Skip to content

Token

TokenTextChunker #

Bases: BaseTextChunker

This is the simplest splitting method. Designed to split input text into smaller chunks by looking at word tokens.

Attributes:

Name Type Description
chunk_size int

Size of each chunk. Default is 512.

chunk_overlap int

Amount of overlap between chunks. Default is 256.

separator str

Separators used for splitting into words.

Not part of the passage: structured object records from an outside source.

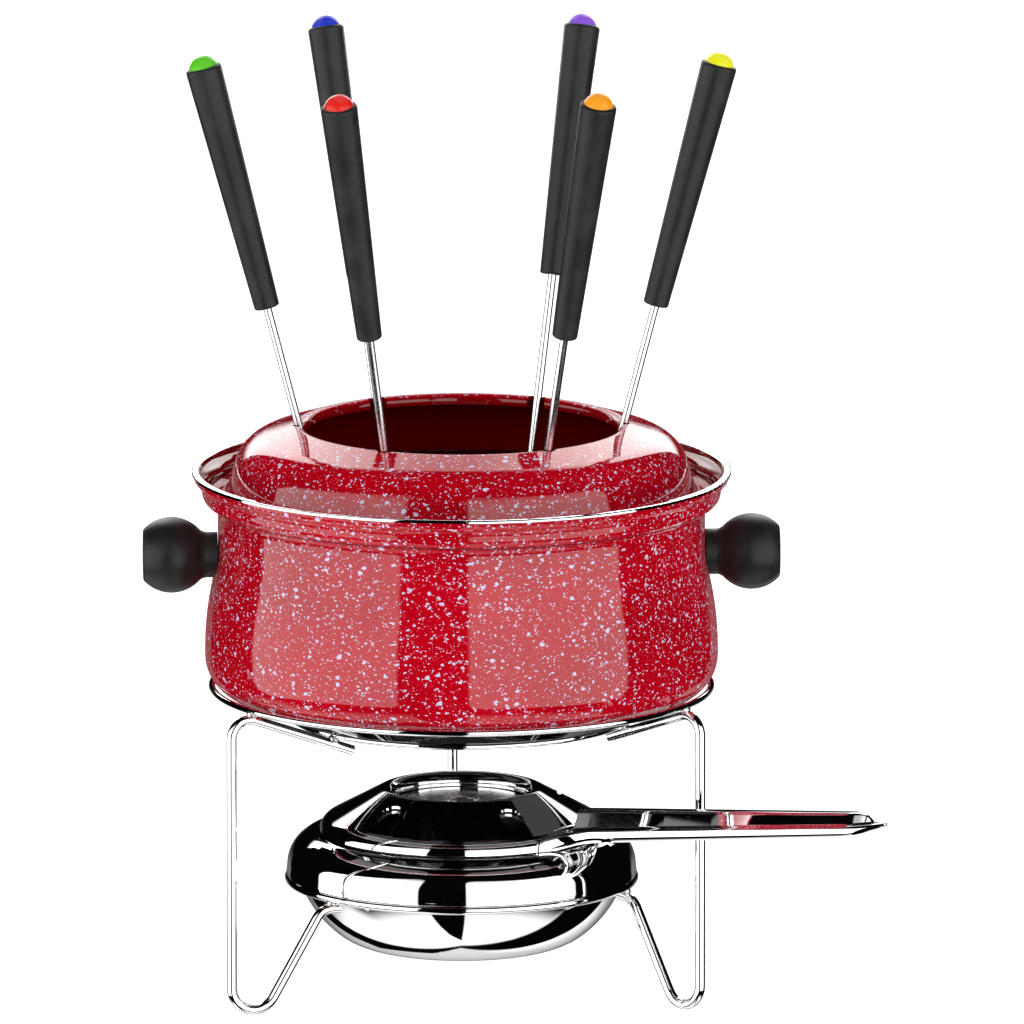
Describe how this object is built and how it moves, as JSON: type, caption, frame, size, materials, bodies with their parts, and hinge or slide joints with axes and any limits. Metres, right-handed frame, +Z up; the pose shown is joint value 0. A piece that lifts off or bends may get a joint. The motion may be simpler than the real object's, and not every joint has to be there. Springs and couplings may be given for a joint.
{
  "type": "fondue pot set",
  "caption": "Table fondue set: speckled enamel pot with side knobs, splash guard, colour-capped forks, wire stand and spirit burner with regulator handle.",
  "frame": {"origin": "on the table, on the vertical axis shared by the stand's rings, the pot and the burner", "axes": "+Z up; the knobs lie along X, the front is -Y"},
  "size_m": [0.2732, 0.2235, 0.3551],
  "materials": {
    "polished_wire": "bright plated wire",
    "weld": "plated weld",
    "enamel": "glossy enamel with pale speckles",
    "rim_chrome": "bright band",
    "black_moulding": "satin moulded knob",
    "black_handle": "satin moulded handle",
    "brass": "turned",
    "stainless": "fine polish",
    "burner_polish": "mirror polish",
    "wadding": "absorbent felt",
    "gauze": "fine gauze",
    "cap_yellow": "glossy dome",
    "cap_violet": "glossy dome",
    "cap_blue": "glossy dome",
    "cap_green": "glossy dome",
    "cap_red": "glossy dome",
    "cap_amber": "glossy dome"
  },
  "bodies": {
    "stand": {"stand_leg_1": "polished_wire", "stand_leg_2": "polished_wire", "stand_leg_3": "polished_wire", "stand_outer_ring": "polished_wire", "stand_support_ring": "polished_wire", "stand_burner_ring": "polished_wire", "stand_weld_beads": "weld"},
    "pot": {"pot_body": "enamel", "pot_rim_trim": "rim_chrome", "knob_left": "black_moulding", "knob_insert_left": "brass", "knob_stud_left": "stainless", "knob_right": "black_moulding", "knob_insert_right": "brass", "knob_stud_right": "stainless"},
    "guard": {"splash_guard": "enamel"},
    "burner": {"burner_bowl": "burner_polish", "burner_upper_shell": "burner_polish", "burner_damper_ring": "stainless", "burner_fuel_cup": "stainless", "burner_fuel_pad": "wadding", "burner_cup_lid": "stainless", "burner_gauze": "gauze"},
    "regulator": {"burner_cover": "burner_polish", "burner_handle": "burner_polish"},
    "fork_1": {"fork_shank_1": "stainless", "fork_handle_1": "black_handle", "fork_cap_1": "cap_yellow"},
    "fork_2": {"fork_shank_2": "stainless", "fork_handle_2": "black_handle", "fork_cap_2": "cap_violet"},
    "fork_3": {"fork_shank_3": "stainless", "fork_handle_3": "black_handle", "fork_cap_3": "cap_blue"},
    "fork_4": {"fork_shank_4": "stainless", "fork_handle_4": "black_handle", "fork_cap_4": "cap_green"},
    "fork_5": {"fork_shank_5": "stainless", "fork_handle_5": "black_handle", "fork_cap_5": "cap_red"},
    "fork_6": {"fork_shank_6": "stainless", "fork_handle_6": "black_handle", "fork_cap_6": "cap_amber"}
  },
  "joints": [
    {"name": "pot_lift", "type": "slide", "parent": "stand", "child": "pot", "axis": [0, 0, 1], "range_m": [0, 0.15]},
    {"name": "guard_lift", "type": "slide", "parent": "pot", "child": "guard", "axis": [0, 0, 1], "range_m": [0, 0.12]},
    {"name": "burner_lift", "type": "slide", "parent": "stand", "child": "burner", "axis": [0, 0, 1], "range_m": [0, 0.026]},
    {"name": "regulator_turn", "type": "hinge", "parent": "burner", "child": "regulator", "pos_m": [0, 0, 0.06], "axis": [0, 0, 1], "range_deg": [-30, 0]},
    {"name": "fork_1_lift", "type": "slide", "parent": "guard", "child": "fork_1", "axis": [0, 0, 1], "range_m": [0, 0.28]},
    {"name": "fork_2_lift", "type": "slide", "parent": "guard", "child": "fork_2", "axis": [0, 0, 1], "range_m": [0, 0.28]},
    {"name": "fork_3_lift", "type": "slide", "parent": "guard", "child": "fork_3", "axis": [0, 0, 1], "range_m": [0, 0.28]},
    {"name": "fork_4_lift", "type": "slide", "parent": "guard", "child": "fork_4", "axis": [0, 0, 1], "range_m": [0, 0.28]},
    {"name": "fork_5_lift", "type": "slide", "parent": "guard", "child": "fork_5", "axis": [0, 0, 1], "range_m": [0, 0.28]},
    {"name": "fork_6_lift", "type": "slide", "parent": "guard", "child": "fork_6", "axis": [0, 0, 1], "range_m": [0, 0.28]}
  ]
}
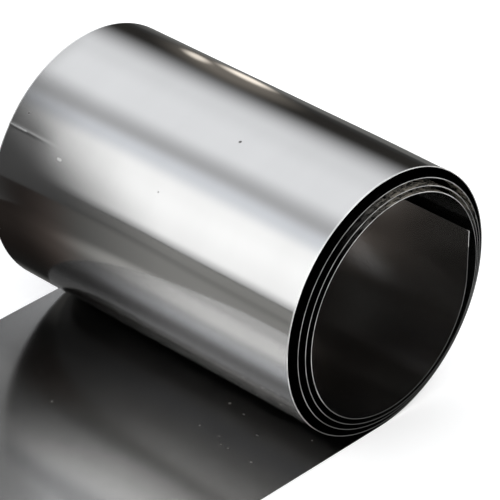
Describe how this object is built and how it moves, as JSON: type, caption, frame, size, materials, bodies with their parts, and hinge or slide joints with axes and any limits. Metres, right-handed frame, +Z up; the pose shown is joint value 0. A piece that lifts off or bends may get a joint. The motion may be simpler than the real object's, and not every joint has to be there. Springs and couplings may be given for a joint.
{
  "type": "stainless steel shim sheet",
  "caption": "Thin bright steel shim sheet, rolled into a loose open coil that lies on its own flat tail; cut or unrolled for packing, spacing and lining.",
  "frame": {"origin": "middle of the whole sheet's footprint, on the floor plane", "axes": "+X along the tail towards the roll, +Y along the roll's axis, +Z up"},
  "size_m": [0.18, 0.1, 0.07],
  "materials": {
    "steel": "bright rolled, with a fine grain around the roll"
  },
  "bodies": {
    "root": {"shim_sheet": "steel"}
  },
  "joints": []
}
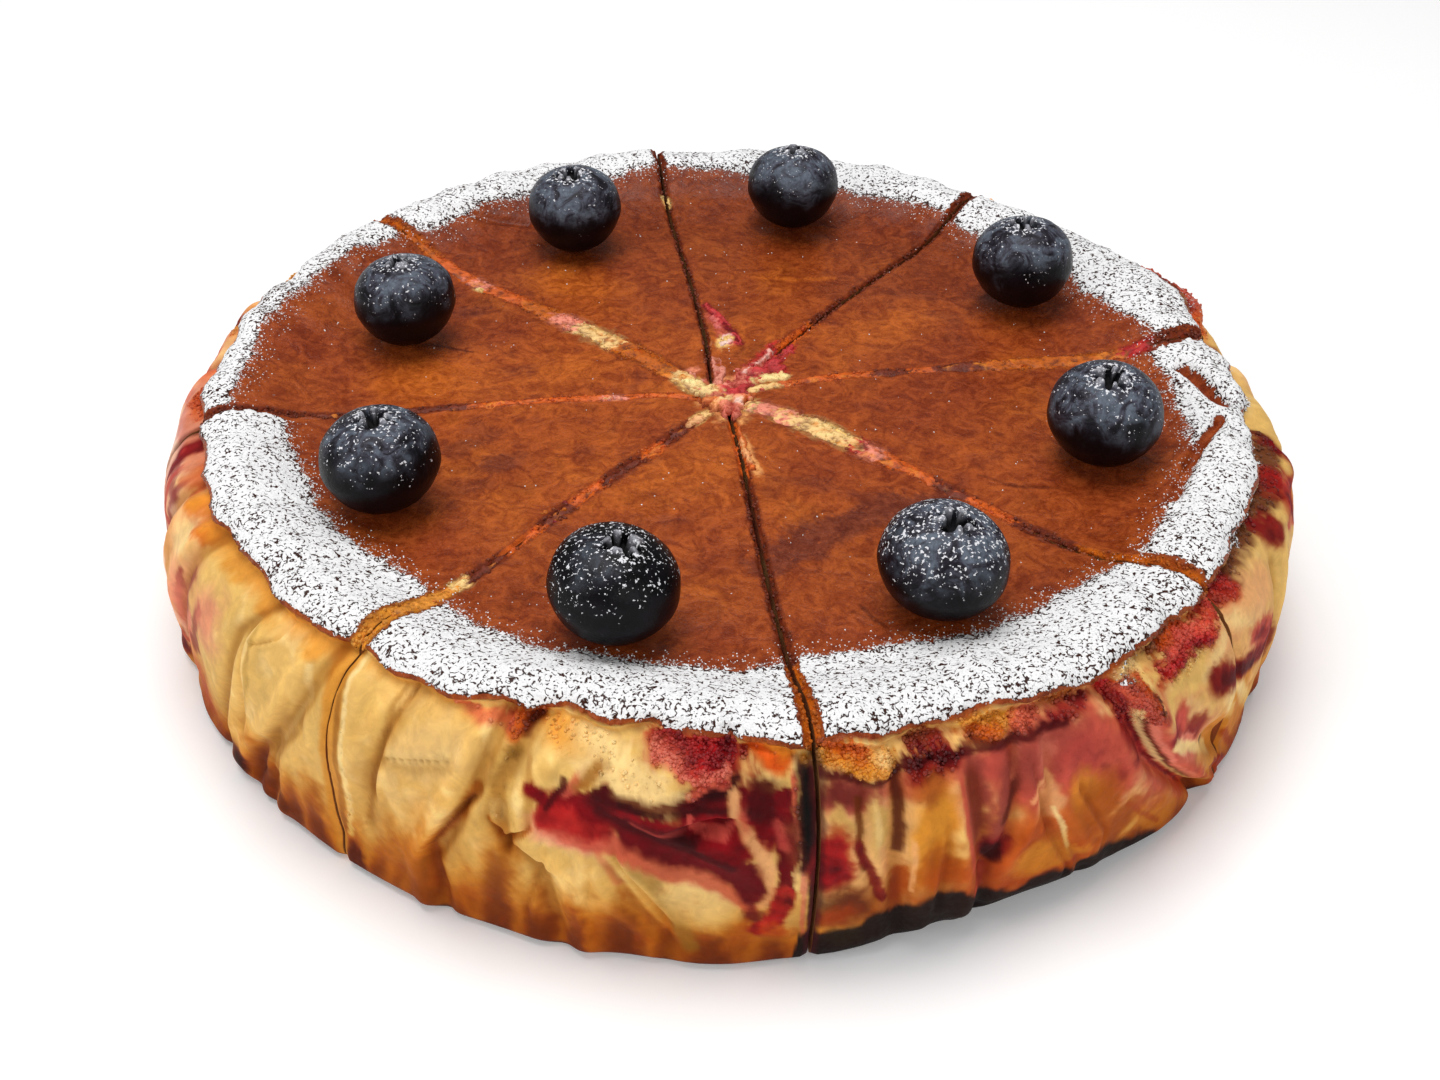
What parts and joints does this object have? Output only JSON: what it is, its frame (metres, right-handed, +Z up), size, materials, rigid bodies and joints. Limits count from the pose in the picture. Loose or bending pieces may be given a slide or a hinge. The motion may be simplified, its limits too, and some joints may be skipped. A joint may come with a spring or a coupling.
{
  "type": "basque cheesecake",
  "caption": "Round burnt cheesecake with berry marbling, cut into slices that still stand together, each with a sugared rim and a dark berry on top.",
  "frame": {"origin": "middle of the whole cake's bounding box, on the plane that it rests on", "axes": "+Z up; -Y towards the front, the side that the picture looks at; +X to the right seen from the front"},
  "size_m": [0.2028, 0.199, 0.0543],
  "materials": {
    "cake": "dark caramel crust with a soft shine, white sugar on the rim, cream and berry-red crumb at the sides",
    "berry": "blue-black skin with a pale bloom and specks of sugar"
  },
  "bodies": {
    "root": {"slice_1": "cake", "slice_2": "cake", "slice_3": "cake", "slice_4": "cake", "slice_5": "cake", "slice_6": "cake", "slice_7": "cake", "slice_8": "cake", "berry_1": "berry", "berry_2": "berry", "berry_3": "berry", "berry_4": "berry", "berry_5": "berry", "berry_6": "berry", "berry_7": "berry", "berry_8": "berry"}
  },
  "joints": []
}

Default is \\n\\n.

Example
from beekeeper.core.text_chunker import TokenTextChunker

text_chunker = TokenTextChunker()

chunk_text #

chunk_text(text: str) -> list[str]

Split a single string of text into smaller chunks.

Parameters:

Name Type Description Default
text str

Input text to split.

required

Returns:

Type Description
list[str]

list[str]: List of text chunks.

Example
chunks = text_chunker.chunk_text(
    "Beekeeper is a data framework to load any data in one line of code and connect with AI applications."
)

chunk_documents #

chunk_documents(documents: list[Document]) -> list[Document]

Split a list of documents into smaller document chunks.

Parameters:

Name Type Description Default
documents list[Document]

List of Document objects to split.

required

Returns:

Type Description
list[Document]

list[Document]: List of chunked documents objects.